Abstract
The Los Angeles County Museum of Art is fortunate to contain in its collection seven examples of high quality metalware from Pakistan. The earliest work is a copper alloy censer dating from the Buddhist period (Fig. l). It was likely made around the fourth century in the region of ancient Gandhära. The Los Angeles censer (M.91.350.4a-c) is made in three parts: bowl, lid, and handle. The bowl and the lid together form a combustion chamber shaped like a lora. The lid has a flat flared mouth on a short neck, which functions as the primary escape channel for the smoke. The upper shoulder of the lid features a radiant register of lotus petals with pierced interspaces, which served as subsidiary escape passages for the smoke.
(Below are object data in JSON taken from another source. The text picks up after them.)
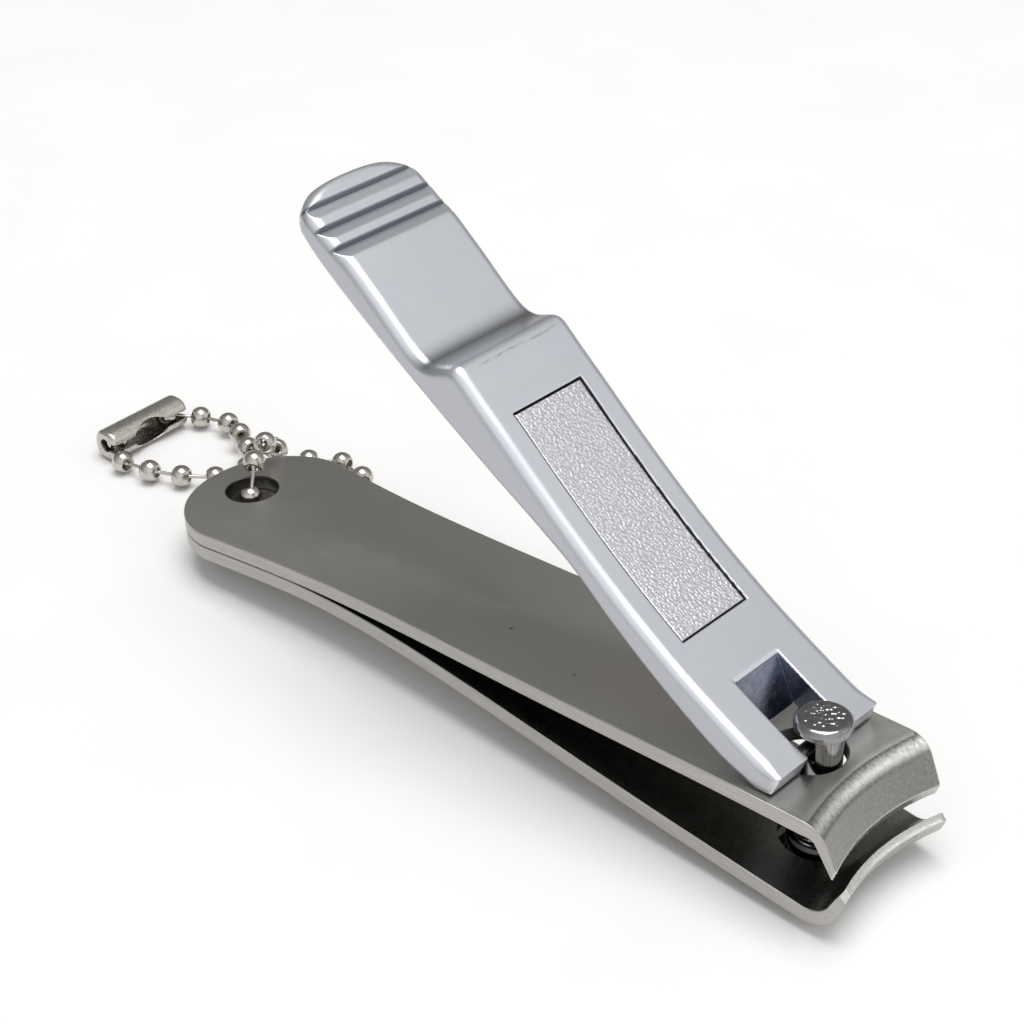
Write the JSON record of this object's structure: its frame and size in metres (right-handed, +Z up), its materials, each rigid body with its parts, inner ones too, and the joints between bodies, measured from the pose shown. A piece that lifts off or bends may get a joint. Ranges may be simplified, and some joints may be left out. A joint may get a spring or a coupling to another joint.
{
  "type": "nail clipper",
  "caption": "Toenail clipper with sprung stainless jaws, a raised die-cast lever with an inlaid file on a swivelling post, and a loop of ball chain through the rear hole.",
  "frame": {"origin": "centre of the post foot's flat underside, on the post axis, on the surface the clipper stands on", "axes": "+X along the jaws towards the cutting edges, +Y across the jaws, +Z up from the surface the open clipper stands on"},
  "size_m": [0.1048, 0.0251, 0.0466],
  "materials": {
    "jaw_steel": "fine satin brushed stainless, ground edges brighter",
    "post_chrome": "polished, head marked with small hammered dimples",
    "pin_steel": "polished",
    "lever_satin": "satin pearl plating on a zinc casting",
    "file_etched": "etched fine stipple",
    "chain_nickel": "bright nickel",
    "link_nickel": "bright nickel wire",
    "connector_nickel": "nickel plated sheet, lightly worn"
  },
  "bodies": {
    "lower_jaw_body": {"lower_jaw": "jaw_steel"},
    "upper_jaw_body": {"upper_jaw": "jaw_steel"},
    "post_body": {"post": "post_chrome"},
    "cross_pin_body": {"cross_pin": "pin_steel"},
    "lever_body": {"lever": "lever_satin", "nail_file": "file_etched"},
    "chain_hole_run": {"chain_bead_05": "chain_nickel", "chain_bead_06": "chain_nickel", "chain_bead_07": "chain_nickel", "chain_bead_08": "chain_nickel", "chain_bead_09": "chain_nickel", "chain_bead_10": "chain_nickel", "chain_bead_11": "chain_nickel", "chain_bead_12": "chain_nickel", "chain_bead_13": "chain_nickel", "chain_bead_14": "chain_nickel", "chain_bead_15": "chain_nickel", "chain_bead_16": "chain_nickel", "chain_bead_17": "chain_nickel", "chain_bead_18": "chain_nickel", "chain_bead_19": "chain_nickel", "chain_bead_20": "chain_nickel", "chain_bead_21": "chain_nickel", "chain_link_04": "link_nickel", "chain_link_05": "link_nickel", "chain_link_06": "link_nickel", "chain_link_07": "link_nickel", "chain_link_08": "link_nickel", "chain_link_09": "link_nickel", "chain_link_10": "link_nickel", "chain_link_11": "link_nickel", "chain_link_12": "link_nickel", "chain_link_13": "link_nickel", "chain_link_14": "link_nickel", "chain_link_15": "link_nickel", "chain_link_16": "link_nickel", "chain_link_17": "link_nickel", "chain_link_18": "link_nickel", "chain_link_19": "link_nickel", "chain_link_20": "link_nickel", "chain_link_21": "link_nickel"},
    "chain_middle_run": {"chain_bead_04": "chain_nickel", "chain_bead_03": "chain_nickel", "chain_bead_22": "chain_nickel", "chain_link_02": "link_nickel", "chain_link_03": "link_nickel", "chain_link_22": "link_nickel"},
    "chain_outer_run": {"chain_bead_02": "chain_nickel", "chain_bead_01": "chain_nickel", "chain_bead_23": "chain_nickel", "chain_bead_24": "chain_nickel", "chain_bead_25": "chain_nickel", "chain_link_01": "link_nickel", "chain_link_23": "link_nickel", "chain_link_24": "link_nickel"},
    "connector_body": {"chain_connector": "connector_nickel"}
  },
  "joints": [
    {"name": "jaw_squeeze", "type": "hinge", "parent": "lower_jaw_body", "child": "upper_jaw_body", "pos_m": [-0.05943, 0, 0.00547], "axis": [0, 1, 0], "range_deg": [0, 1.51]},
    {"name": "post_swivel", "type": "hinge", "parent": "lower_jaw_body", "child": "post_body", "pos_m": [-0.00052, 0, 0.01099], "axis": [-0.0475, 0, 0.9989], "continuous": true},
    {"name": "lever_fold", "type": "hinge", "parent": "post_body", "child": "cross_pin_body", "pos_m": [-0.00117, 0, 0.0125], "axis": [0, 1, 0], "range_deg": [0, 138]},
    {"name": "lever_press", "type": "hinge", "parent": "cross_pin_body", "child": "lever_body", "pos_m": [-0.00117, 0, 0.0125], "axis": [0, -1, 0], "range_deg": [0, 30]},
    {"name": "chain_swing", "type": "hinge", "parent": "lower_jaw_body", "child": "chain_hole_run", "pos_m": [-0.07164, 0, 0.00442], "axis": [0, 0, 1], "range_deg": [-4, 4]},
    {"name": "chain_fold_inner", "type": "hinge", "parent": "chain_hole_run", "child": "chain_middle_run", "pos_m": [-0.08537, 0.00588, 0.00161], "axis": [-0.1023, 0.9908, 0.0886], "range_deg": [0, 18]},
    {"name": "chain_fold_outer", "type": "hinge", "parent": "chain_middle_run", "child": "chain_outer_run", "pos_m": [-0.09045, 0.00515, 0.0012], "axis": [-0.3805, 0.9248, -0.0002], "range_deg": [0, 10]},
    {"name": "connector_roll", "type": "hinge", "parent": "chain_outer_run", "child": "connector_body", "pos_m": [-0.09508, 0.0043, 0.00172], "axis": [-0.0373, 0.9993, 0], "range_deg": [-5, 5]}
  ],
  "couplings": [
    {"joint": "jaw_squeeze", "follows": "lever_press", "ratio": 0.05}
  ]
}
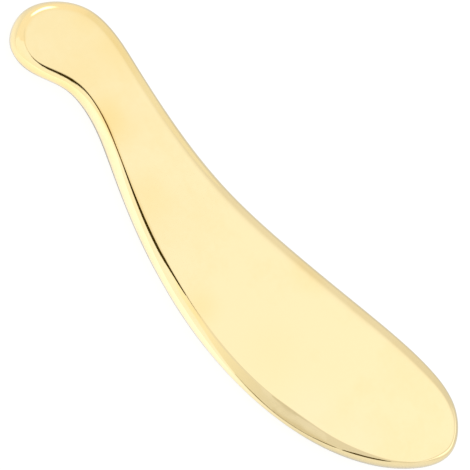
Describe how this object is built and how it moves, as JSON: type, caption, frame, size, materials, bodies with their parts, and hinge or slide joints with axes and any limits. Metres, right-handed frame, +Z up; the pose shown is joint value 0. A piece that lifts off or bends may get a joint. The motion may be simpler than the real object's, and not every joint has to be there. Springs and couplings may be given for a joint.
{
  "type": "gua sha tool",
  "caption": "Flat, curved gua sha scraping tool of solid polished brass, with a round head, a narrow neck, a concave waist and a broad blade that a bevel thins towards its edge.",
  "frame": {"origin": "under the middle of the plate's length and width, on the flat face that it lies on", "axes": "+X along the tool from its round head to the tip of its blade, +Y across it from the concave near side to the far side, +Z up out of its upper flat face"},
  "size_m": [0.14, 0.0378, 0.006],
  "materials": {
    "polished_brass": "mirror polished"
  },
  "bodies": {
    "root": {"scraper_body": "polished_brass"}
  },
  "joints": []
}
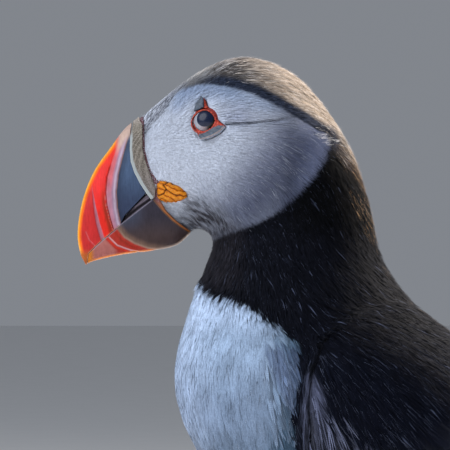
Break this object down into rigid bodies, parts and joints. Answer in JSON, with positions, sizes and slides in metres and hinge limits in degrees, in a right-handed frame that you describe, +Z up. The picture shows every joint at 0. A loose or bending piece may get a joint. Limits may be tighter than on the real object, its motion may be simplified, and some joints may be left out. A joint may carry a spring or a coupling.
{
  "type": "atlantic puffin",
  "caption": "Life-size still Atlantic puffin in breeding dress, standing upright on webbed feet with its head level and its bright bill a little open.",
  "frame": {"origin": "on the ground, under the middle of the bird's overall box", "axes": "the bird faces -Y, +X is its left, +Z is up"},
  "size_m": [0.101, 0.2024, 0.21],
  "materials": {
    "pale_plumage": "soft white to grey feathers",
    "dark_plumage": "blue-black feathers with a brown cast",
    "bill_horn": "waxy horn, slate at the base and red beyond, with pale grooves",
    "cere": "pale stippled horn",
    "rosette": "wrinkled orange-yellow skin",
    "bare_red_skin": "bare red skin round the eye",
    "eye": "wet dark eye",
    "eye_plate": "blue-grey horny plate",
    "leg_skin": "scaly orange-red skin",
    "claw": "black horn"
  },
  "bodies": {
    "root": {"head": "pale_plumage", "neck": "dark_plumage", "trunk": "pale_plumage", "tail": "dark_plumage", "wing_left": "dark_plumage", "wing_right": "dark_plumage", "thigh_left": "pale_plumage", "thigh_right": "pale_plumage", "upper_mandible": "bill_horn", "lower_mandible": "bill_horn", "cere": "cere", "rosette_left": "rosette", "rosette_right": "rosette", "orbit_left": "bare_red_skin", "orbit_right": "bare_red_skin", "eye_left": "eye", "eye_right": "eye", "eye_plate_upper_left": "eye_plate", "eye_plate_upper_right": "eye_plate", "eye_plate_lower_left": "eye_plate", "eye_plate_lower_right": "eye_plate", "shank_left": "leg_skin", "shank_right": "leg_skin", "foot_left": "leg_skin", "foot_right": "leg_skin", "claw_inner_left": "claw", "claw_middle_left": "claw", "claw_outer_left": "claw", "claw_inner_right": "claw", "claw_middle_right": "claw", "claw_outer_right": "claw"}
  },
  "joints": []
}
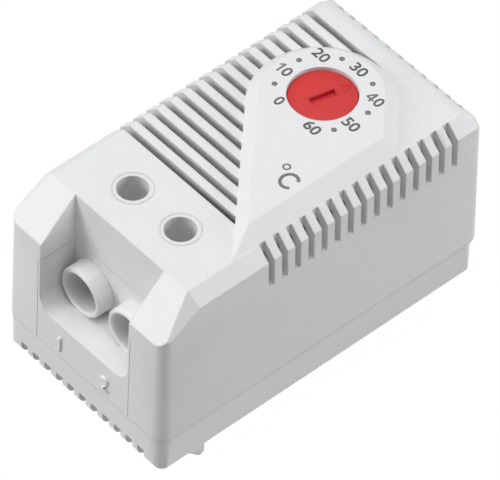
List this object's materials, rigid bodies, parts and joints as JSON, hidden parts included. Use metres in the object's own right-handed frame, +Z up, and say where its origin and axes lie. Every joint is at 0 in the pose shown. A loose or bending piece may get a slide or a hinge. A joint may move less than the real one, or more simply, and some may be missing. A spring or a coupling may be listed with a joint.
{
  "type": "thermostat",
  "caption": "Small enclosure thermostat for a top-hat rail, with a red slotted dial, vent slots, two clamp terminals and a bimetal snap contact inside.",
  "frame": {"origin": "under the middle of the body, at the lowest point of the rail clip", "axes": "+Y from the wire entry at the front to the dial end at the rear, +X to the right seen from the front, +Z up from the rail to the dial"},
  "size_m": [0.033, 0.06, 0.041],
  "materials": {
    "cover_plastic": "fine matte moulded light grey",
    "base_plastic": "fine matte moulded pale grey",
    "latch_plastic": "matte moulded grey",
    "dial_plastic": "smooth red",
    "dark_plastic": "matte black moulding",
    "steel": "zinc plated",
    "brass": "bright rolled brass",
    "contact_silver": "silver contact face",
    "bimetal": "rolled bimetal",
    "iron": "bare soft iron",
    "magnet": "dark sintered magnet"
  },
  "bodies": {
    "housing": {"housing_cover": "cover_plastic", "base_plate": "base_plastic", "terminal_housing": "cover_plastic", "dial_washer": "brass", "adjusting_bush": "brass", "bridge": "steel", "contact_carrier": "dark_plastic", "carrier_screws": "steel", "fixed_contact_strip": "brass", "fixed_contact": "contact_silver", "bimetal_busbar": "brass", "spring_rivets": "steel", "snap_magnet": "magnet", "latch_spring": "steel"},
    "dial": {"setting_dial": "dial_plastic", "dial_retainer": "steel"},
    "adjuster": {"adjusting_screw": "steel"},
    "setting_arm": {"setting_spring": "brass", "bimetal_rivets": "steel"},
    "bimetal_arm": {"bimetal_strip": "bimetal", "moving_contact": "contact_silver", "armature": "iron"},
    "clamp_screw_1": {"terminal_screw_1": "steel"},
    "clamp_cage_1": {"terminal_cage_1": "steel"},
    "clamp_screw_2": {"terminal_screw_2": "steel"},
    "clamp_cage_2": {"terminal_cage_2": "steel"},
    "latch": {"rail_latch": "latch_plastic"}
  },
  "joints": [
    {"name": "dial_turn", "type": "hinge", "parent": "housing", "child": "dial", "pos_m": [0, 0.0136, 0.0394], "axis": [0, 0, 1], "range_deg": [-134.7, 161.3]},
    {"name": "screw_feed", "type": "slide", "parent": "dial", "child": "adjuster", "axis": [0, 0, 1], "range_m": [-0.000187, 0.000224]},
    {"name": "setting_tilt", "type": "hinge", "parent": "housing", "child": "setting_arm", "pos_m": [0, -0.0083, 0.0214], "axis": [1, 0, 0], "range_deg": [-0.5, 0.6]},
    {"name": "bimetal_flex", "type": "hinge", "parent": "setting_arm", "child": "bimetal_arm", "pos_m": [0, -0.003, 0.02075], "axis": [1, 0, 0], "range_deg": [0, 1.5], "stiffness_Nm_per_rad": 0.05},
    {"name": "terminal_screw_1_turn", "type": "hinge", "parent": "housing", "child": "clamp_screw_1", "pos_m": [-0.00495, -0.0168, 0.0325], "axis": [0, 0, -1], "range_deg": [0, 1440]},
    {"name": "terminal_cage_1_rise", "type": "slide", "parent": "housing", "child": "clamp_cage_1", "axis": [0, 0, 1], "range_m": [0, 0.002]},
    {"name": "terminal_screw_2_turn", "type": "hinge", "parent": "housing", "child": "clamp_screw_2", "pos_m": [0.00495, -0.0168, 0.0325], "axis": [0, 0, -1], "range_deg": [0, 1440]},
    {"name": "terminal_cage_2_rise", "type": "slide", "parent": "housing", "child": "clamp_cage_2", "axis": [0, 0, 1], "range_m": [0, 0.002]},
    {"name": "latch_slide", "type": "slide", "parent": "housing", "child": "latch", "axis": [0, -1, 0], "range_m": [0, 0.0022], "stiffness_N_per_m": 300, "springref_m": -0.004, "deforming": ["latch_spring"]}
  ],
  "couplings": [
    {"joint": "dial_turn", "follows": "screw_feed", "rad_per_m": 12566},
    {"joint": "setting_tilt", "follows": "screw_feed", "rad_per_m": 45.662},
    {"joint": "terminal_screw_1_turn", "follows": "terminal_cage_1_rise", "rad_per_m": 12566},
    {"joint": "terminal_screw_2_turn", "follows": "terminal_cage_2_rise", "rad_per_m": 12566}
  ]
}
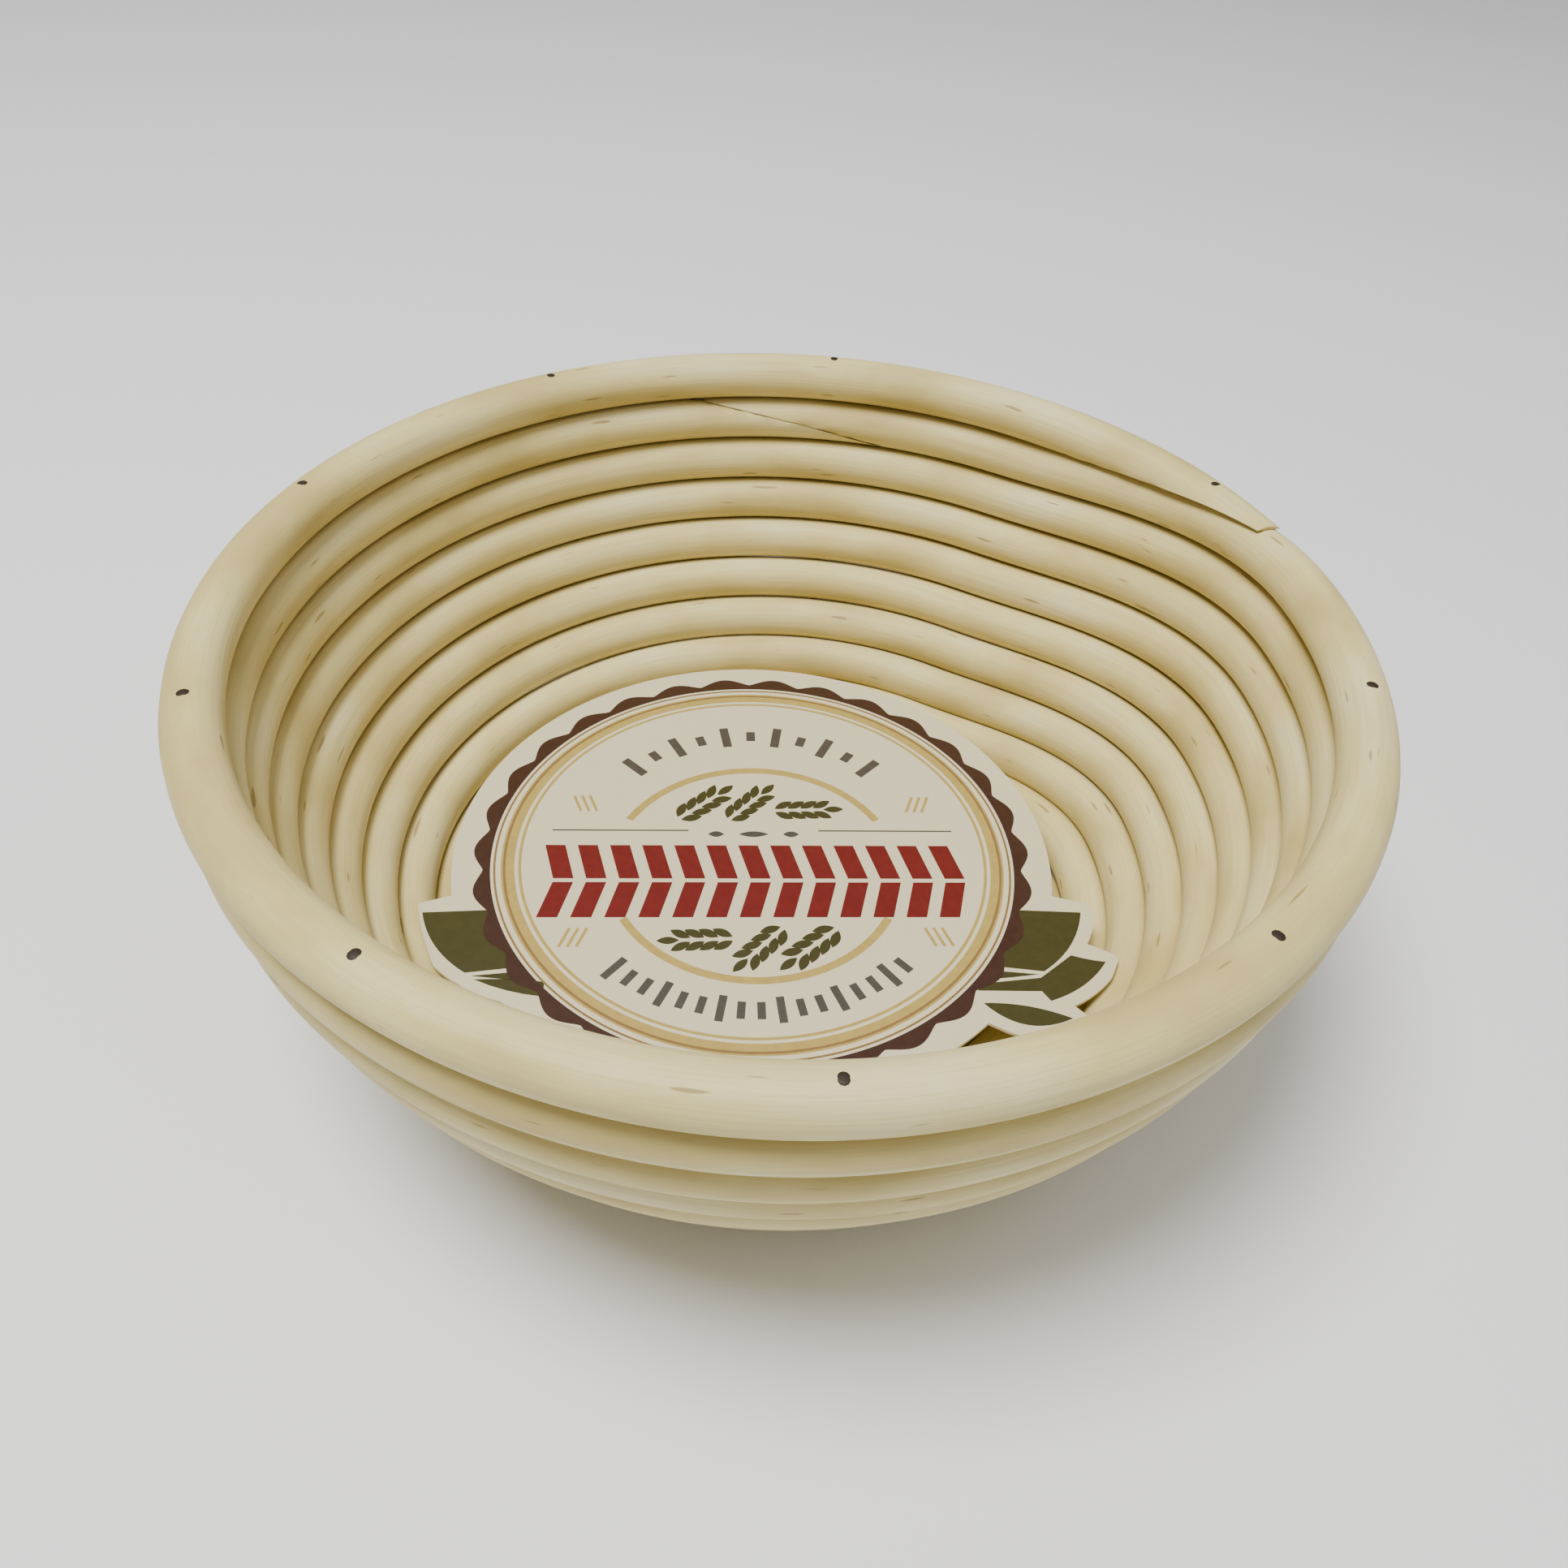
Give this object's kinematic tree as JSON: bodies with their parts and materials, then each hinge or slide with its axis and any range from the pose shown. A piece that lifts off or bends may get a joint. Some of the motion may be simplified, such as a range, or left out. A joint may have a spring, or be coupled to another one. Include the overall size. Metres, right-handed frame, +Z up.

Adjoining the lotus petals is narrow band of marching chevrons that serves as the border for a broad register of a scrolling grape vine with alternating bunches of fruit and clusters of leaves. A narrow plain border completes the cast decoration of the lid. The bowl is unadorned apart from a shallow foot. The lid is secured to the bowl by a pendant loop that is locked into place when a tang extending from the bowl is inserted through the loop and into the mouth of a makara spout that forms the near end of the handle. The tang cannot be inserted completely, however, which suggests that the current handle may have once belonged to a different but apparently contemporaneous combustion bowl. The handle has four parallel ribs immediately behind the makara head, and then a long fluted shaft that terminates in a flared collar and a macelike knob terminus.

STEPHEN MARKEL . (2010) Metalware from Pakistan in the Los Angeles County , Pakistan Heritage, Volume 2, Issue 1.